Dagmar was determined to have a voice. She never expected all the criticism, from her politics to her refusal to wear makeup, but it didn't stop her.

"God prepares you, and there's a cookie crumb trail all along," she said.

She didn't know then, but after years as First Lady and an eventual divorce, that trail of political activism would lead this mother of six to the priesthood.  It was something she prayed about.

"Being a feminist First Lady was bad enough. Now, you want me to be a feminist priest? This is a joke!" she said.

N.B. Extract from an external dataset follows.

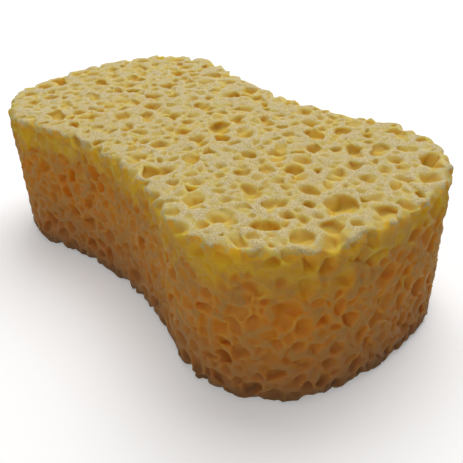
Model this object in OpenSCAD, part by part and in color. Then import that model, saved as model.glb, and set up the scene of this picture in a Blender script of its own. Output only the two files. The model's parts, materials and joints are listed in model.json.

It wasn't. In 2002, in a ceremony on the Danube, she became one of the first seven women priests in the world. It made news around the globe. The women became known as the "Danube Seven." The night before, Dagmar reached out to her ex-husband.

"His response was ‘can't think of a better priest,’" she said.

These days Dagmar lives on Kelleys Island in Lake Erie in the family's old summer home, Himmelblau. It means sky blue, or in French, "Celeste.” The lake's waters lap at the edge of the spacious and heavily treed property.  She leads retreats there and says mass when people ask her.

Hartman asked, "Do you consider  yourself Catholic?"

Dagmar's response was immediate.  

"Yes.  I consider myself Catholic the way I consider myself American even if I don't agree with the President,” she said.

She referred to the office of the Presidency, as well as the office of the Pope and the male hierarchy of the Church.

"If a woman wants to be ordained, she should do so," she stated.

Within weeks, the "Danube Seven" were excommunicated by the Vatican.  Dagmar had used the assumed name of "Angela White" while taking her vows, so as not to disrupt her daughter's upcoming wedding mass.  

"They excommunicated 'Angela White', who did not exist," she said.

"You have a genuine call, and if you do, you need to risk whatever it takes," she said, and added that she does not believe in excommunication.

Other women, too, want change, but try to do it from within. Dagmar says in church matters, you don't ask - you take.

"They're not going to be persuaded because no man gives up power voluntarily, not in the secular world and not in the religious world."

Now, Dagmar says there are around 130 women priests. She expects more will follow this path.

The new Pope has urged his flock to return to the message of love and focus on inclusion.  But so far,  there has been no budging on the issue of women priests.  Still, Dagmar is as resolute in her calling, as she was in her activism as First Lady.

"I'll just continue to do what I've always done. I have a large family, I'm political, I have friends, I have a life.  I just hope that I'll do it with a bit more power and grace."

10TV requested an interview with Bishop Campbell about women's ordination and other Church issues. So far, the station is waiting to see if his schedule will allow it.